パキシル(パロキセチン)による不眠症、倦怠感、眠気にトラゾドン、ミアンセリン
パキシル(パロキセチン)による不眠症への対応として、睡眠持続作用の高いトラゾドン(レスリン、デジレル)との併用や
四環系抗うつ薬のミアンセリン(テトラミド)との併用が有効であるとの報告もありますが、個人的にはあまりいろいろと併用すると何が効いていて何が悪さしているのかわかりにくくなるため好きではありません。
出来る限りシンプルにした方がいいと思います。
パキシル(パロキセチン)で眠気、不眠症、倦怠感~できることなら昼寝が有効
個人的に一番お勧めしたいのは、パキシル(パロキセチン)を飲んで眠気が昼間に出たのなら、昼寝をすることです。
そのとき、二時間程度はしっかり寝ることをお勧めしたいです。
もちろん、仕事の関係上、学業の関係上、なかなかできないとは思います。
そこらへんに難しさがあります。。。
できるなら、昼寝が一番の効果的な対処法と思います。
そもそもパキシル(パロキセチン)を飲むに至った経緯に睡眠不足が影響していないか
そもそもパキシル(パロキセチン)を飲むということは、欝病、パニック障害、強迫性神経症、社会不安障害などの治療ということだと思います。
それらは、忙しすぎる社会、ストレスのたまる社会、十分な睡眠がとれない社会の結果、身体のホルモン産生や脳の受容体に障害が発生しておきるものです。

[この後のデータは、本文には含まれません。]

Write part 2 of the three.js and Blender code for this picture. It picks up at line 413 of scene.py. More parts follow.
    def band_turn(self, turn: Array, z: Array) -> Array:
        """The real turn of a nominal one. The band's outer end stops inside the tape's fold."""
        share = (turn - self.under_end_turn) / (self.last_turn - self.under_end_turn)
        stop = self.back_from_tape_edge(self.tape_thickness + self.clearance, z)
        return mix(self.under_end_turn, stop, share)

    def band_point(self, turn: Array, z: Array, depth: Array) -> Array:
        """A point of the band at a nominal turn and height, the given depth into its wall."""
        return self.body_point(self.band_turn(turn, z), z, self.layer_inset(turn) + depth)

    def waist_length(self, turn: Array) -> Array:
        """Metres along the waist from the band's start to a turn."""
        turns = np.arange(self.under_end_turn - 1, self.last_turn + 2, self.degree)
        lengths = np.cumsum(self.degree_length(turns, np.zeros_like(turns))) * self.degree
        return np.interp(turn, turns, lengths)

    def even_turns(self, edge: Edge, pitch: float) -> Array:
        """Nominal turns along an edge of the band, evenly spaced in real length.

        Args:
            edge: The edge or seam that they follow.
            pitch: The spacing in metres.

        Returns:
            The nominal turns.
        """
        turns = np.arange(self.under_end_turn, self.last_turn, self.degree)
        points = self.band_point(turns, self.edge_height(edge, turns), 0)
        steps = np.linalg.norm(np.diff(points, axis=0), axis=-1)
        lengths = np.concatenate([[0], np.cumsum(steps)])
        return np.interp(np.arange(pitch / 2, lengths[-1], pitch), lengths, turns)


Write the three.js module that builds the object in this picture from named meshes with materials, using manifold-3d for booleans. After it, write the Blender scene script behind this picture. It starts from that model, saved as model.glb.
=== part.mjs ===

パキシル(パロキセチン)を飲んで眠気が出ているのか、それとも眠気が出るくらい忙しすぎる環境のせいで、うつ病などを発症してパキシル(パロキセチン)を飲むに至ったのか、その切り分けは重要です。
個人的には、パキシル(パロキセチン)を飲むよりもまず、しっかりと休んでほしいと思います。
パキシル(パロキセチン)はかなり副作用、依存性の高い薬であることが知られています。
まったく無意味な薬だとは言いませんが、利用に難のある、依存しやすい薬であることは確かです。
重要なことは、パキシル(パロキセチン)よりもなによりも、ストレスの少ない環境です。
まずはそれを実現できる社会が実現することを望みます。。。